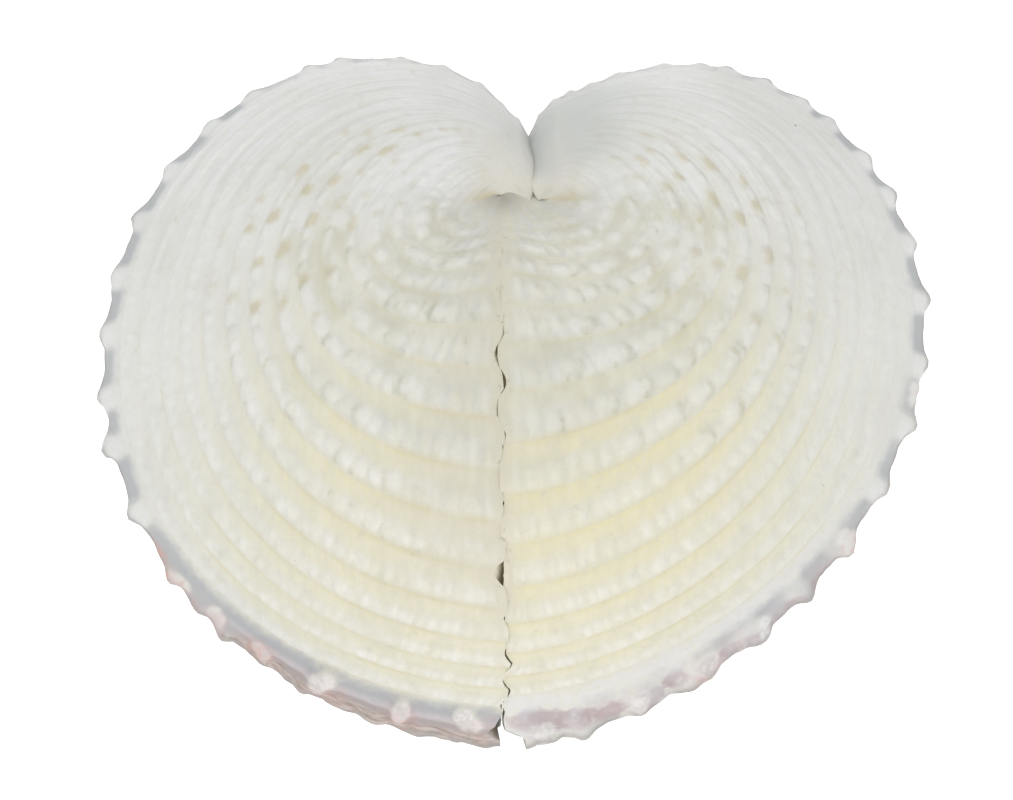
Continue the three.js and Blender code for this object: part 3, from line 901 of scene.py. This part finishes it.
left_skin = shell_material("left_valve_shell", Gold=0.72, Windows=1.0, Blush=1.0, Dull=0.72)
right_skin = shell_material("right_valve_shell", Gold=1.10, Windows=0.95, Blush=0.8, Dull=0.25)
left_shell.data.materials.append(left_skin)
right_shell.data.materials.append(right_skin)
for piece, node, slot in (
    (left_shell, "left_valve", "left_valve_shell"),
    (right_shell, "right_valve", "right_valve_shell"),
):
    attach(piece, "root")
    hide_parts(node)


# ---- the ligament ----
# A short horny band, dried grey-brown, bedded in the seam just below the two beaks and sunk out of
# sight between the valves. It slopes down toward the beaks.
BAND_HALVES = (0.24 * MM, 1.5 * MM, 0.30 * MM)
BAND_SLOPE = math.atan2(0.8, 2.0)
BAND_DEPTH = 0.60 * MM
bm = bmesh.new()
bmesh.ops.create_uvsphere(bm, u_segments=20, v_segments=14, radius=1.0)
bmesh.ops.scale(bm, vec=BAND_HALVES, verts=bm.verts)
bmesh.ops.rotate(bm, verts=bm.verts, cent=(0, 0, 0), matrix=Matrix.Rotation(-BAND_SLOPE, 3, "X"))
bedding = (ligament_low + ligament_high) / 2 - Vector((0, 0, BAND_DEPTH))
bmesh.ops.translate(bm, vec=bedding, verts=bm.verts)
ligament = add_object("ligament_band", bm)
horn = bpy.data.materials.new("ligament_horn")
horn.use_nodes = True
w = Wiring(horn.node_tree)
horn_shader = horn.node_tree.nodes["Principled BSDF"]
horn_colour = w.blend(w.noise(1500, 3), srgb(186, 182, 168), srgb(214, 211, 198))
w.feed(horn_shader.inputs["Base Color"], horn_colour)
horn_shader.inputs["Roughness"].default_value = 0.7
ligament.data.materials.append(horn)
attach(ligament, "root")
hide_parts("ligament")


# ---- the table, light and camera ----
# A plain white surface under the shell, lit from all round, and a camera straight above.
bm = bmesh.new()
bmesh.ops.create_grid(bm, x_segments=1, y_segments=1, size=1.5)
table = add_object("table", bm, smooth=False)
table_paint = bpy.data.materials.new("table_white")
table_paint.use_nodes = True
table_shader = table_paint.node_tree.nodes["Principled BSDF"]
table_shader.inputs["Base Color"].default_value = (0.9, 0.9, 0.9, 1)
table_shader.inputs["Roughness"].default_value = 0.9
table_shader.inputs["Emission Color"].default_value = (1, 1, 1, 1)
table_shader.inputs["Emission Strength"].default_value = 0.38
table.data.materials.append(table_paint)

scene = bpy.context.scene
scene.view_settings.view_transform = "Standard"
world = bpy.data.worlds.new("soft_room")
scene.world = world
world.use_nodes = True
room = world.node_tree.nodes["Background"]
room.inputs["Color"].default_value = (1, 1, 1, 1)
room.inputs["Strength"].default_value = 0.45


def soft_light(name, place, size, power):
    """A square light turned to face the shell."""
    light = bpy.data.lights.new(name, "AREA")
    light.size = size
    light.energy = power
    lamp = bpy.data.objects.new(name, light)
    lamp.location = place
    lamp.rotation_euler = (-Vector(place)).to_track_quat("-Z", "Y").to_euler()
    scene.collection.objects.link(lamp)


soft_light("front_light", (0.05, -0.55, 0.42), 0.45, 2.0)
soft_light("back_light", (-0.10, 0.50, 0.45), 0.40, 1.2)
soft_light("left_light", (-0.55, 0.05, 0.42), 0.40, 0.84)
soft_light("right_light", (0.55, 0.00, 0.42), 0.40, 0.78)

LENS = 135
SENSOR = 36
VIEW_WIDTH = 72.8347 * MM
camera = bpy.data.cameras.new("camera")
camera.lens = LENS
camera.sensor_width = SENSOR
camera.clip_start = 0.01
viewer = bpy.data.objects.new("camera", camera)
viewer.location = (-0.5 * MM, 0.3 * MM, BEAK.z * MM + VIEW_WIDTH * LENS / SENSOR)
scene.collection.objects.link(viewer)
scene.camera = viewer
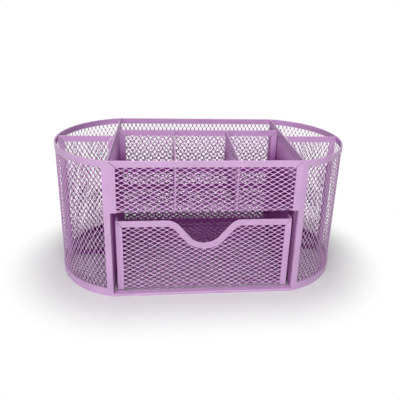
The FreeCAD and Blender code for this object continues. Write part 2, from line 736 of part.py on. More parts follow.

::::

Problem requirements
Everything from the first line of the material through the line containing "hide_parts(node)" is to be printed exactly; lines after that are to be left out.

Task answer
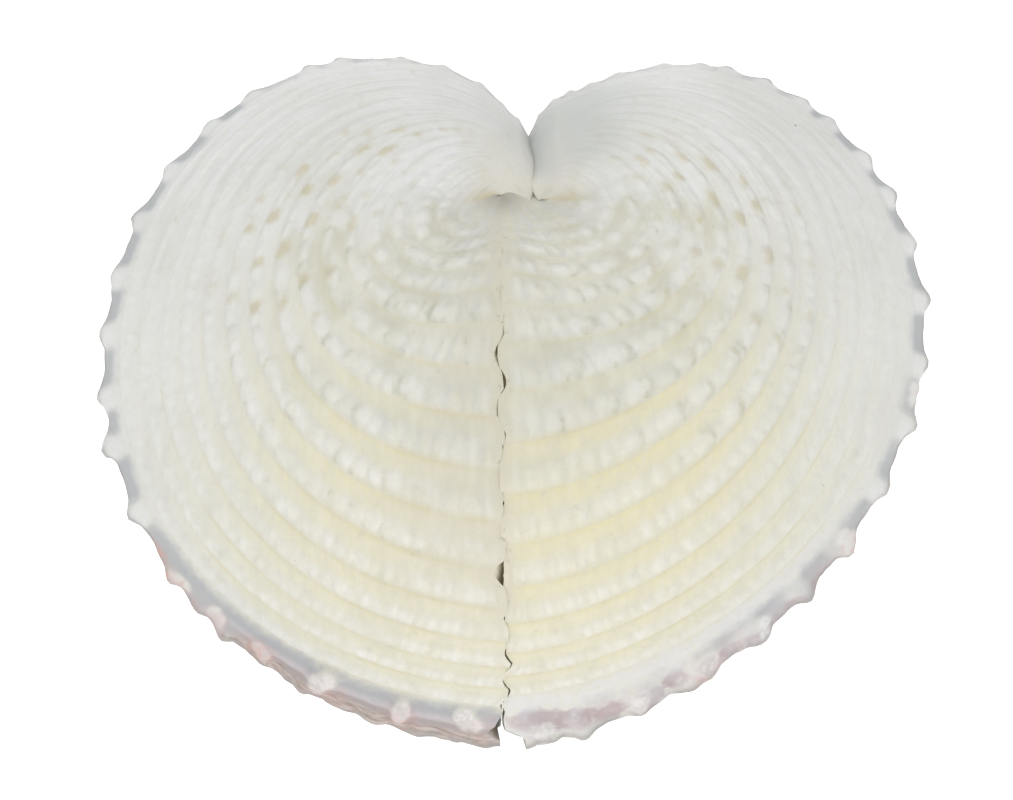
Continue the three.js and Blender code for this object: part 3, from line 901 of scene.py. This part finishes it.
left_skin = shell_material("left_valve_shell", Gold=0.72, Windows=1.0, Blush=1.0, Dull=0.72)
right_skin = shell_material("right_valve_shell", Gold=1.10, Windows=0.95, Blush=0.8, Dull=0.25)
left_shell.data.materials.append(left_skin)
right_shell.data.materials.append(right_skin)
for piece, node, slot in (
    (left_shell, "left_valve", "left_valve_shell"),
    (right_shell, "right_valve", "right_valve_shell"),
):
    attach(piece, "root")
    hide_parts(node)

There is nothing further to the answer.